Wednesday, January 23, 2013

What the FBI Doesn't Want You To Know About Its "Secret" Surveillance Techniques

The FBI had to rewrite the book on its domestic surveillance activities in the wake of last January’s landmark Supreme Court decision in United States v. Jones. In Jones, a unanimous court held that federal agents must get a warrant to attach a GPS device to a car to track a suspect for long periods of time. But if you want to see the two memos describing how the FBI has reacted to Jones — and the new surveillance techniques the FBI is using beyond GPS trackers — you’re out of luck. The FBI says that information is “private and confidential.”
Yes, now that the Supreme Court ruled the government must get a warrant to use its previous go-to surveillance technique, it has now apparently decided that it’s easier to just keep everything secret. The ACLU requested the memos under the Freedom of Information Act — which you can see FBI General Counsel Andrew Weissmann waving around in public here — and the FBI redacted them almost entirely.
Though the FBI won’t release the memos, we do have some information from other sources on the surveillance techniques federal agents are already using. And for the most part the FBI contends they do not need a warrant, and one wonders, given the public nature of this information, why they are officially claiming its "secret."

Cell Phone Data Requests

Tellingly, in U.S. v.
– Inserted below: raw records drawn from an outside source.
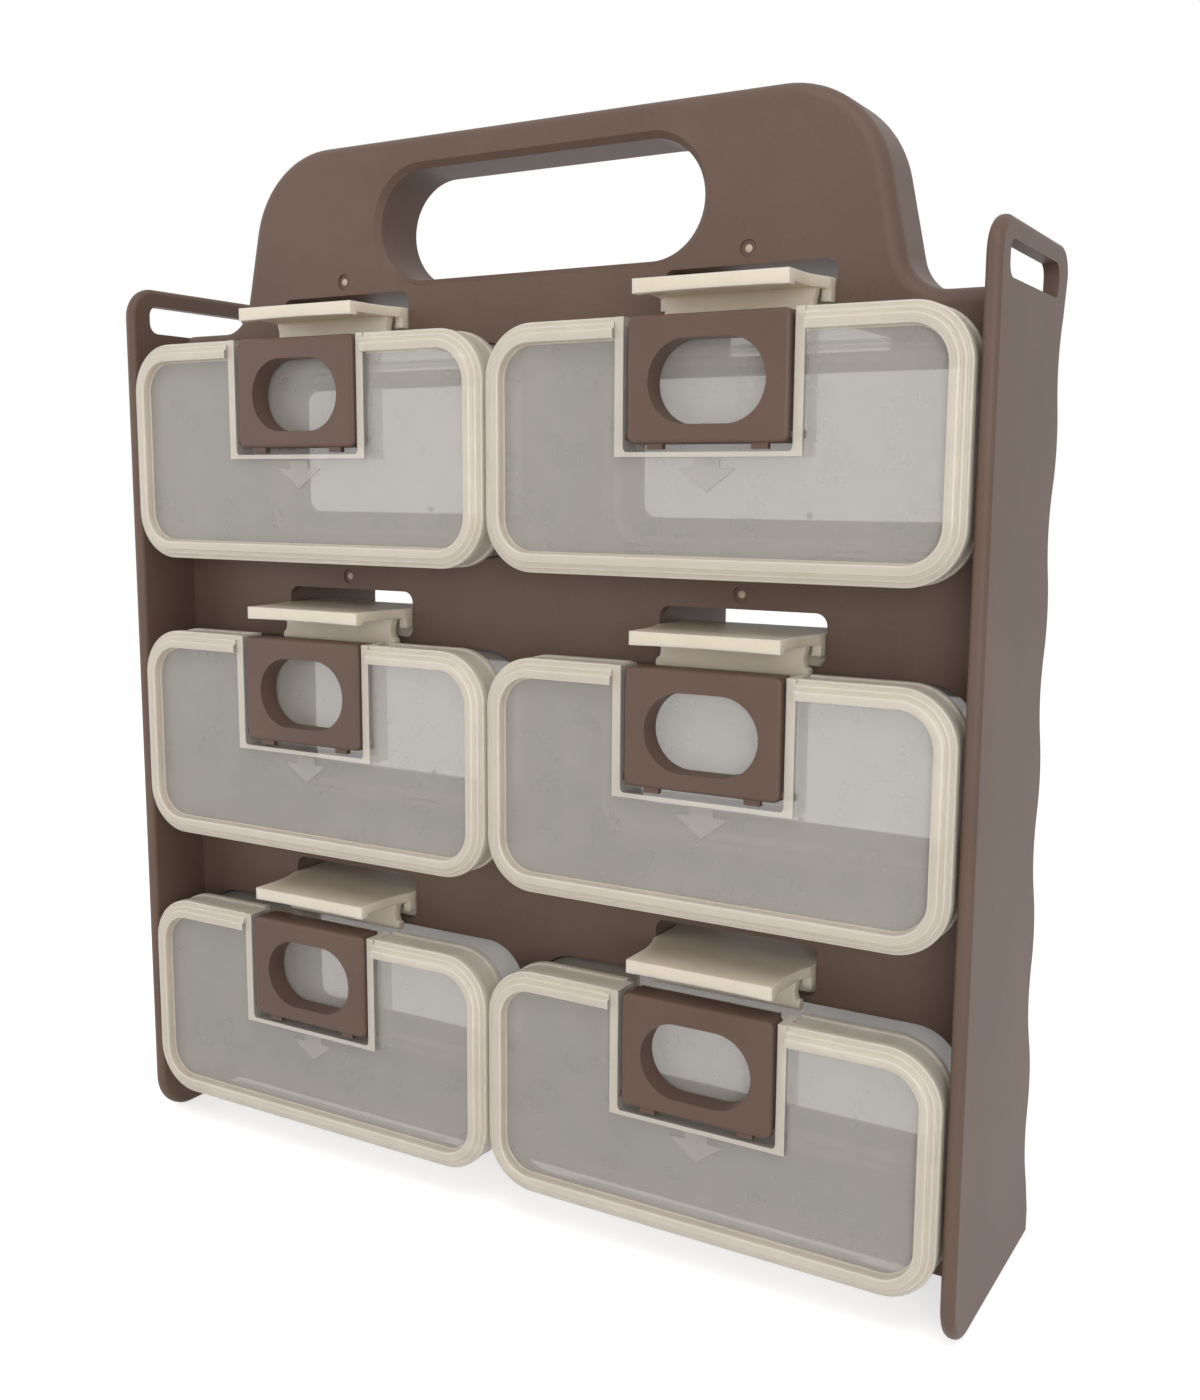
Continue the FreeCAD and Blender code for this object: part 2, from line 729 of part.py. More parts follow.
def build_latch(label):
    """Hollow latch plate with a stadium finger hole, hinge pin, two feet and a hook along its top."""
    body = new_body(label)
    face = -size.latch_proud
    back = face + size.latch_depth
    plate = add(body, "plate", face, back,
                span_from_top(size.latch_width, -size.latch_height, Size(0), size.latch_corner))
    round_edges(body, "face_edge", plate, size.latch_edge, lambda edge: lies_at_depth(edge, face.value))
    both_walls = 2 * size.latch_wall
    hollow_width = size.latch_width - both_walls
    cut(body, "hollow", face + size.latch_face, back, together(
        span_from_top(hollow_width, size.latch_wall - size.latch_height, -size.latch_wall),
        stadium(
            Size(0), -size.finger_drop, size.finger_width + both_walls, size.finger_height + both_walls)))
    cut(body, "finger_hole", face, back,
        stadium(Size(0), -size.finger_drop, size.finger_width, size.finger_height))
    add(body, "hook", back - bite, back + size.notch_clearance + size.catch_overlap,
        span_from_top(hollow_width, size.catch_gap - size.body_inset, -size.latch_hook_drop))
    pin_reach = half(recess_outer) - size.pin_end_gap
    add(body, "pin", -pin_reach, pin_reach, disc(size.pin_depth, -pin_drop, size.pin_radius), "YZ")
    foot_middle = half(size.foot_spacing)
    foot_height = size.foot_length + size.latch_wall
    foot_level = half(foot_height) - size.latch_height - size.foot_length
    foot_front = size.pin_depth - size.foot_thickness + size.foot_setback
    add(body, "feet", foot_front, foot_front + size.foot_thickness, together(
        rectangle(-foot_middle, foot_level, size.foot_width, foot_height),
        rectangle(foot_middle, foot_level, size.foot_width, foot_height)))
    return body


def crowned_strip(width, top, crown, thickness):
    """A strip seen end on: two parallel arcs closed by short uprights."""
    reach = half(width).value
    high = top.value
    side = high - crown.value
    thick = thickness.value
    return outline([
        arc_piece((reach, side), (0, high), (-reach, side)),
        line_piece((-reach, side), (-reach, side - thick)),
        arc_piece((-reach, side - thick), (0, high - thick), (reach, side - thick)),
        line_piece((reach, side - thick), (reach, side)),
    ])


# How much of its flare the thumb tab has half way along it, so that its side is hollow.
flare_share = 0.25


def side_trim(sign):
    """What the thumb tab's side loses beside the wider tongue."""
    tab = sign * half(clip_width).value
    tongue = sign * half(tongue_width).value
    start = size.clip_flare_start.value
    end = (size.panel_setback - size.tongue_rib).value
    outside = tongue + sign * beyond.value
    ahead = -beyond.value
    bulge = tab + (tongue - tab) * flare_share
    return [
        line_piece((outside, ahead), (tab, ahead)),
        line_piece((tab, ahead), (tab, start)),
        arc_piece((tab, start), (bulge, (start + end) / 2), (tongue, end)),
        line_piece((tongue, end), (outside, end)),
        line_piece((outside, end), (outside, ahead)),
    ]


def web_outline():
    """The web's front view, with hollow sides."""
    reach = half(web_width).value
    waist = reach - size.web_waist.value
    low = (size.web_seat_gap + half(size.web_thickness) - size.body_inset).value
    high = (size.clip_top - size.clip_crown - half(size.clip_thickness)).value
    middle = (low + high) / 2
    return outline([
        line_piece((-reach, low), (reach, low)),
        arc_piece((reach, low), (waist, middle), (reach, high)),
        line_piece((reach, high), (-reach, high)),
        arc_piece((-reach, high), (-waist, middle), (-reach, low)),
    ])


def build_clip(label):
    """Thumb tab, tongue and hook on a thin web that stands on the box and bends like a spring."""
    body = new_body(label)
    tongue_end = hook_front + size.hook_thickness + size.tongue_overhang
    add(body, "tongue", Size(0), tongue_end,
        crowned_strip(tongue_width, size.clip_top, size.clip_crown, size.clip_thickness))
    add(body, "front_lip", Size(0), size.clip_lip,
        crowned_strip(clip_width, size.clip_top, size.clip_crown, size.clip_lip))
    for name, sign in (("left", -1), ("right", 1)):
        cut(body, name + "_trim", Size(0), size.clip_top + beyond, outline(side_trim(sign)), "XY")
    rib_high = size.clip_top - size.clip_crown - half(size.clip_thickness)
    rib_height = rib_high - size.tongue_rib_bottom
    rib_middle = half(tongue_width - size.tongue_rib)
    rib_level = size.tongue_rib_bottom + half(rib_height)
    hook_back = hook_front + size.hook_thickness
    add(body, "tongue_ribs", size.panel_setback - size.tongue_rib, hook_back, together(
        rectangle(-rib_middle, rib_level, size.tongue_rib, rib_height),
        rectangle(rib_middle, rib_level, size.tongue_rib, rib_height)))
    web_half = half(size.web_thickness)
    web_depth = size.panel_setback - size.web_setback
    add(body, "web", web_depth - web_half, web_depth + web_half, web_outline())
    root_level = size.web_seat_gap + web_half - size.body_inset
    add(body, "web_root", -half(web_width), half(web_width),
        disc(web_depth, root_level, web_half), "YZ")
    add(body, "hook", hook_front, hook_back, span_from_top(tongue_width, -size.hook_catch, rib_high))
    return body


nodes = divide_rack(build_rack())
box_pieces = (("body", build_body), ("lid", build_lid), ("latch", build_latch), ("clip", build_clip))
for number, (column, row) in enumerate(box_places, 1):
    for part, build in box_pieces:
        piece = build("box_%d_%s" % (number, part))
        place(piece, column, row)
        nodes.append(piece)
doc.recompute()

for thing in doc.Objects:
    if "Invalid" in thing.State or "Error" in thing.State:
        raise RuntimeError("%s did not build" % thing.Label)
for node in nodes:
    if node.Shape.isNull() or not node.Shape.isValid():
        raise RuntimeError("%s has no sound shape" % node.Label)
    if len(node.Shape.Solids) != 1:
        raise RuntimeError("%s is in %d pieces" % (node.Label, len(node.Shape.Solids)))
os.makedirs("parts", exist_ok=True)
for node in nodes:
    node.Shape.exportStep("parts/%s.step" % node.Label)
    print("%-14s %9.1f mm3" % (node.Label, node.Shape.Volume))
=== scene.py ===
# %% [markdown]
# Parts case
#
# An upright carrying rack, moulded in one piece, holds six clear boxes. Each box has a lid with a latch
# and a spring clip on top. All of it could be modelled afresh here, but the construction already exists
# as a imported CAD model, which is exact and only lacks soft edges and a finish. So this script keeps
# every place and size of that model, and gives each moulding the rounded edges, the marks of its mould
# and the plastic that it has on the real object.

import json
import math

import bmesh
import bpy
from mathutils import Matrix, Vector

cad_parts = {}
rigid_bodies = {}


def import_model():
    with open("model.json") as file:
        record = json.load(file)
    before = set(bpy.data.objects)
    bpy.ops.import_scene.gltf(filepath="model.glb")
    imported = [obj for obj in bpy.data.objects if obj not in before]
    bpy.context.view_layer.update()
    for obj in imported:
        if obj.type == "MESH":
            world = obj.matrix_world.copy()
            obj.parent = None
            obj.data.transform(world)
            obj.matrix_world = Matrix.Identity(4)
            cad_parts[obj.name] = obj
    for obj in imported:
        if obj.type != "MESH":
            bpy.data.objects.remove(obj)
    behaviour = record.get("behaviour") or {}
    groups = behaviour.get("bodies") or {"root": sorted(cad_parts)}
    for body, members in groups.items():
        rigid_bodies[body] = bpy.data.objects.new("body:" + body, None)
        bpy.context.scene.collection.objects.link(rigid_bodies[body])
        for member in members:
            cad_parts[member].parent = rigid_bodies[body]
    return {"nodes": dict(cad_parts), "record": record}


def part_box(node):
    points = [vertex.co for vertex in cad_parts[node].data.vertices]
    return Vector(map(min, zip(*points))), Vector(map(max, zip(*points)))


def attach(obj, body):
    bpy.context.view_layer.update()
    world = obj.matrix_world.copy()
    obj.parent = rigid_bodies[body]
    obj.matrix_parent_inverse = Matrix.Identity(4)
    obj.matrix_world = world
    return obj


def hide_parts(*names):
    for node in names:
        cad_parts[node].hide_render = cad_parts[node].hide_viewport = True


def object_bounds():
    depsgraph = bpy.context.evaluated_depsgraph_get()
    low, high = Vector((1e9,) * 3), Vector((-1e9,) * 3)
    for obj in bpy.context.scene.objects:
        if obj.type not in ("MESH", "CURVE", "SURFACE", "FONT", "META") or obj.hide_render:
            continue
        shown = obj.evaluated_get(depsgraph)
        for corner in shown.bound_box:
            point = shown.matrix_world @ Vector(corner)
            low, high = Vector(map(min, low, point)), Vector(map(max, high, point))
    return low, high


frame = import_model()
cad_low, cad_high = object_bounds()
MM = 0.001
print("CAD box in mm", [round(side / MM, 1) for side in cad_high - cad_low])

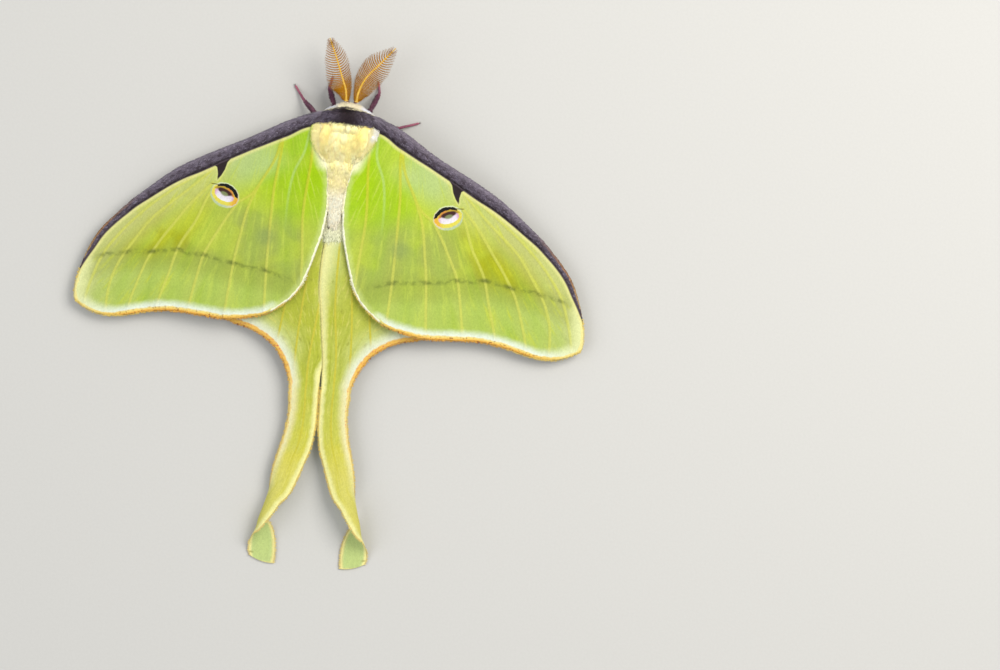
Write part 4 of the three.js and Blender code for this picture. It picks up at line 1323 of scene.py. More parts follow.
def grow_coat(name, material, rooted, lie, length, width, rng, lift=0.25, end_lift=0.05, yaw=0.2,
              clumps=0, pull=0.5, sink=0.1, steps=3, combed=True, fields=None, bent=turned):
    """A mesh of thin tapering tufts that leave their roots at a slant and lie along the surface.
    A combed coat is lit like the surface under it."""
    roots, normals, uv = rooted
    count = len(roots)
    lie = along_surface(lie, normals)
    side = np.cross(lie, normals)
    sway = rng.normal(0, yaw, (count, 1))
    lie = unit(lie * np.cos(sway) + side * np.sin(sway))
    side = unit(np.cross(lie, normals))
    length = np.broadcast_to(length, count)[:, None] * rng.uniform(0.75, 1.2, (count, 1))
    width = np.broadcast_to(width, count)[:, None] * rng.uniform(0.75, 1.25, (count, 1))
    lift = np.broadcast_to(lift, count)[:, None]
    start = roots - normals * sink
    middle = roots + length * 0.5 * unit(lie * (1 - lift) + normals * lift)
    tips = middle + length * 0.5 * unit(lie + normals * end_lift)
    border = np.zeros(count)
    if clumps:
        chosen, border = find_locks(roots, clumps, rng)
        tips = gather(tips, roots, chosen, pull)
        middle = gather(middle, roots, chosen, pull * 0.4)
    points, faces, flat, along = blades(start, middle, tips, side, normals, width, steps)
    size = points.shape[1]
    corners = uv[:, None, None, :] + (flat - 0.5)[None] * PATCH
    values = {
        "hair": np.tile(along, count),
        "strand": np.repeat(rng.random(count), size),
        "lock": np.repeat(border, size),
        "place": np.repeat(roots, size, axis=0),
    }
    for field, at_roots in (fields or {}).items():
        values[field] = np.repeat(at_roots, size, axis=0)
    shell = repeated(faces, count, size)
    piece = make_piece(name, bent(points.reshape(-1, 3)), shell, material, corners.reshape(-1, 2), values)
    if combed:
        facing = np.repeat(unit(normals + lie * 0.25), size, axis=0).reshape(-1, size, 3)
        lean = unit(points - points.mean(1, keepdims=True))
        facing = unit(facing + 0.6 * lean).reshape(-1, 3)
        piece.data.normals_split_custom_set_from_vertices(facing)
    return piece


# ---- Body ----
SPINE = [  # y and height of the line that the body's sections are measured from
    (5.8, 4.9), (4.0, 5.2), (2.0, 5.3), (-1.0, 5.2), (-4.0, 4.9), (-6.5, 4.1), (-9.0, 3.6), (-15.0, 3.2),
    (-20.0, 3.0), (-24.6, 2.7),
]
BODY_RINGS, BODY_AROUND = 190, 112
BEYOND = 14  # farther from the spine than any part of the body
BODY_NODES = {  # how deep the skin lies under each CAD form, as its coat is thick
    "thorax": 0.75, "tegula_left": 0.6, "tegula_right": 0.6, "collar": 0.5, "ruff": 0.6, "head": 0.25,
    "abdomen": 0.7, "eye_left": 0.5, "eye_right": 0.5,
}
CUSHIONS = [  # centre and radii of the wool that fills the gap between the wings
    ((0.0, 1.9, 7.2), (4.9, 1.3, 1.05)),
    ((0.0, -0.8, 6.9), (4.4, 3.6, 1.45)),
    ((0.0, -3.6, 6.4), (2.7, 3.6, 1.7)),
    ((0.0, -6.6, 6.3), (1.7, 4.6, 1.72)),
    ((0.0, -9.6, 6.3), (1.45, 5.0, 1.7)),
    ((0.0, -12.4, 6.5), (1.0, 3.0, 1.35)),
]
EYE_CENTRE = np.array([1.85, 4.25, 4.55])
EYE_RADII = np.array([0.85, 0.95, 1.1])


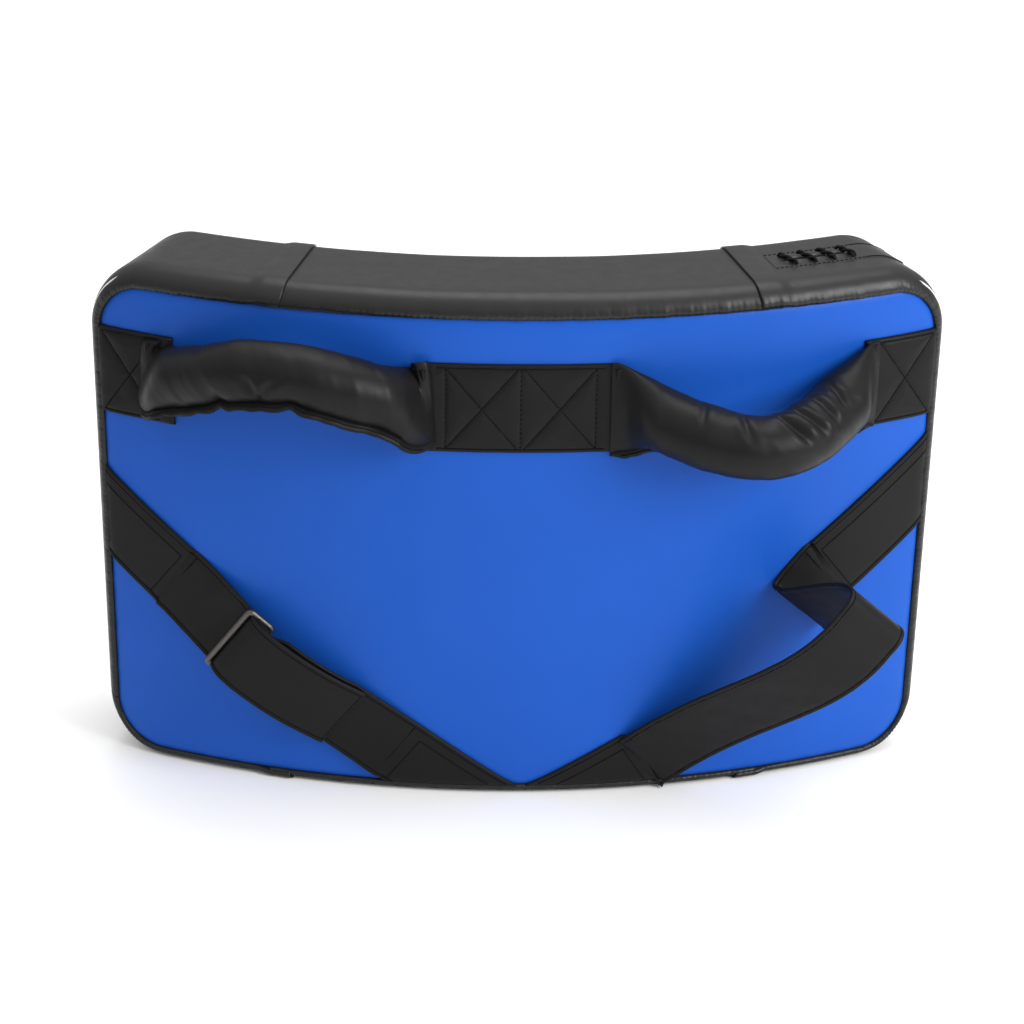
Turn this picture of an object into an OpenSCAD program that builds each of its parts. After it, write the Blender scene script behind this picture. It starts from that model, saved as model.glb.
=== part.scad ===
// Curved kick pad for Muay Thai training, standing on its lower edge.
// The holder's side (-Y) is convex and carries two padded hand grips and two forearm straps.
// The strike side (+Y) is concave. All sizes are in millimetres.
// The origin is on the flat underside, midway through the thickness, on the centre line.

/* [Body] */
// Width of the pad between its two ends, measured straight across the holder's side
pad_w = 586; // [560:2:610]
// Height of the pad
pad_h = 378; // [370:1:390]
// Thickness of the foam and cover
pad_t = 85; // [80:1:95]
// Radius of the curve of the holder's side
back_r = 660; // [600:10:760]
// Radius of the four corners, seen from the front
corner_r = 48; // [42:1:56]
// Rounding along the long edges
edge_r = 15; // [12:1:18]
// Angle by which each end face leans in towards the strike side
end_lean = 25; // [20:1:28]

/* [Cover] */
// Thickness of the synthetic leather
cover_t = 2; // [1.5:0.1:2.5]
// Distance from each end to the panel seam
panel_side_in = 8; // [6:0.5:12]
// Distance from the top edge to the panel seam
panel_top_in = 13; // [10:0.5:16]
// Distance from the bottom edge to the panel seam
panel_bottom_in = 5; // [4:0.5:10]
// Width of the welt that covers the panel seam
welt_w = 3.4; // [2.5:0.1:4]
// Height of the welt above the cover
welt_h = 2.2; // [1.5:0.1:3]
// Distance of the band's four cross seams from the centre line, along the curve
cross_seam = 173; // [165:1:180]
// Width of the overlap at each cross seam
overlap_w = 15; // [12:1:18]

/* [Hand grips] */
// Height of the grip centre line above the underside
grip_z = 301; // [290:1:306]
// Height of the band that is sewn to the cover
patch_h = 64; // [58:1:66]
// Half the width of the centre patch
patch_centre = 60; // [56:1:64]
// Distance from the centre line to the inner edge of an outer patch
patch_outer = 247; // [240:1:250]
// Diameter of a padded grip
grip_d = 42; // [38:1:44]
// Height of a grip's centre line above its swing axis
grip_rise = 46; // [44:1:52]
// Tilt of the left grip above straight out
grip_left_tilt = 38; // [20:1:45]
// Tilt of the right grip below straight out
grip_right_tilt = 11; // [0:1:30]

/* [Forearm straps] */
// Width of a strap
strap_w = 55; // [50:1:58]
// Thickness of a strap
strap_t = 2.4; // [2:0.1:3]
// Slope of the straps' sewn upper ends
tab_slope = 38; // [34:1:42]
// Slope of the left strap's sewn foot
left_foot_slope = 36; // [34:1:40]
// Slope of the right strap's sewn foot
right_foot_slope = 31; // [30:1:38]

/* [Lacing] */
// First and last angle of the lace-up opening round the pad's curve
lace_from = 16.2; // [16:0.1:17]
lace_to = 21.9; // [21.5:0.1:23]
// Diameter of the lace
lace_d = 3.4; // [3:0.1:4]
// Number of lace stitches
lace_count = 4; // [3:1:5]

/* [Hidden] */
$fn = 72;

gap = 0.15;                       // clearance between parts that only touch
past = 2;                         // how far a cut or a limit runs past the surface it meets
far = 300;                        // a length that is longer than any part here
round_fn = 288;                   // facets of the shapes turned round the pad's curve
raised_t = 1.6;                   // thickness of leather or webbing that lies on another layer
centre_y = back_r - pad_t / 2;    // axis of the pad's curve
front_r = back_r - pad_t;         // radius of the strike side
mid_r = back_r - pad_t / 2;
sweep = 40;                       // half angle that reaches past both ends
end_y = centre_y - sqrt(pow(back_r, 2) - pow(pad_w / 2, 2));
panel_r = corner_r - panel_top_in + 1;
foam_strike_t = 20;
foam_back_t = 12;
welt_depth = 5;                   // reach of a welt down the rounded edge
backing_arc = 278;                // reach of the webbing behind the grips, either side of the centre
overlap_run = 8;                  // reach of a folded end past its cross seam
join_in = 0.03;                   // angle by which a folded end's join stops short of its edge
inside_welt = welt_w / 2 + 0.3;   // distance from the panel seam to anything sewn on the panel

// ---------- positions on the holder's side ----------

function deg(arc) = arc / back_r * 180 / PI;
function out_dir(arc) = [sin(deg(arc)), -cos(deg(arc)), 0];
function on_back(arc, z, h = 0) = [0, centre_y, z] + (back_r + h) * out_dir(arc);
function unit(v) = v / norm(v);

// ---------- shared shapes ----------

// A rounded rectangle from [x1, y1] to [x2, y2], made of exact arcs.
module rounded(x1, y1, x2, y2, r) {
    translate([x1 + r, y1]) square([x2 - x1 - 2 * r, y2 - y1]);
    translate([x1, y1 + r]) square([x2 - x1, y2 - y1 - 2 * r]);
    for (x = [x1 + r, x2 - r], y = [y1 + r, y2 - r]) translate([x, y]) circle(r);
}

// Turns a profile of [radius, height] round the axis of the pad's curve, from angle a1 to a2.
module turned(a1 = -sweep, a2 = sweep)
    translate([0, centre_y, 0]) rotate([0, 0, 270 + a1])
        rotate_extrude(angle = a2 - a1, $fn = round_fn) children();

module sector(r1, r2, z1, z2, a1 = -sweep, a2 = sweep)
    turned(a1, a2) translate([r1, z1]) square([r2 - r1, z2 - z1]);

// Everything on the inner side of one leaning end face, between two heights.
module end_side(side, end_in, z1, z2, r)
    translate([side * (pad_w / 2 - end_in), end_y, 0]) rotate([0, 0, side * end_lean])
        translate([0, far, 0]) rotate([90, 0, 0]) linear_extrude(height = 2 * far)
            if (side > 0) rounded(-pad_w - far, z1, 0, z2, r);
            else rounded(0, z1, pad_w + far, z2, r);

module outline(end_in, z1, z2, r) intersection() {
    end_side(1, end_in, z1, z2, r);
    end_side(-1, end_in, z1, z2, r);
}

// The whole pad, shrunk by inset on every side.
module envelope(inset = 0) intersection() {
    turned() rounded(front_r + inset, inset, back_r - inset, pad_h - inset, edge_r - inset);
    outline(inset, inset, pad_h - inset, corner_r - inset);
}

// The area inside the panel seam, shrunk by inset.
module panel_area(inset = 0)
    outline(panel_side_in + inset, panel_bottom_in + inset, pad_h - panel_top_in - inset,
        panel_r - inset);

// ---------- cover ----------

module shell() difference() {
    envelope();
    envelope(cover_t);
}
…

Jones, after the US government lost its case in the Supreme Court with the GPS device, it went right back to the district court and asserted it could get Jones’ cell phone site location data without a warrant. EFF has long argued cell location data, which can map your precise location for days or weeks at a time, is highly personal, and should require a warrant from a judge.
In July 2012, the New York Times reported that federal, state, and local law enforcement officials had requested all kinds of cell phone data, including mappings of suspects’ locations, a staggering 1.3 million times in the previous year. Worse, the real number was “almost certainly much higher" given they often request multiple people’s data with one request. The FBI also employs highly controversial “tower dumps” where they get the location information on everyone within a particular radius, potentially violating the privacy of thousands of innocent people with one request.

Stingray Interceptors

In late 2012, we reported on the secretive new device the FBI has been increasingly using for surveillance known as a IMSI catcher, or “Stingray.” A Stingray acts as a fake cell phone tower and locks onto all devices in a certain area to find a cell phone’s location, or perhaps even intercept phone calls and texts. Given it potentially sucks up thousands of innocent persons’ data, we called it an “unconstitutional, all you can eat data buffet.”
The FBI has gone to great lengths to keep this technology secret, even going as far as refusing to tell judges its full range of capabilities. Recently, documents obtained by EPIC Privacy through a FOIA request shed more light on the devices.

License Plate Readers

In cities across the country, local police departments and other law enforcement agencies are installing automated license plate readers that create databases of location information about individual cars (and their drivers). These readers can be mounted by the side of a busy road, scanning every car that rolls by, or on the dash of a police car, allowing officers to drive through and scan all the plates in a parking lot.
In Washington, D.C., nearly every block is captured by one of the more than 250 cameras scanning over 1,800 images per minute. In Los Angeles, more than two dozen different law enforcement agencies operate license plate readers to collect over 160 million data points. This surveillance is untargeted, recording the movements of any car passes by. In cities that have become partners in the FBI’s Joint Terrorism Task Force, or have entered into another data-sharing agreement, this location information is at the fingertips of those federal agents.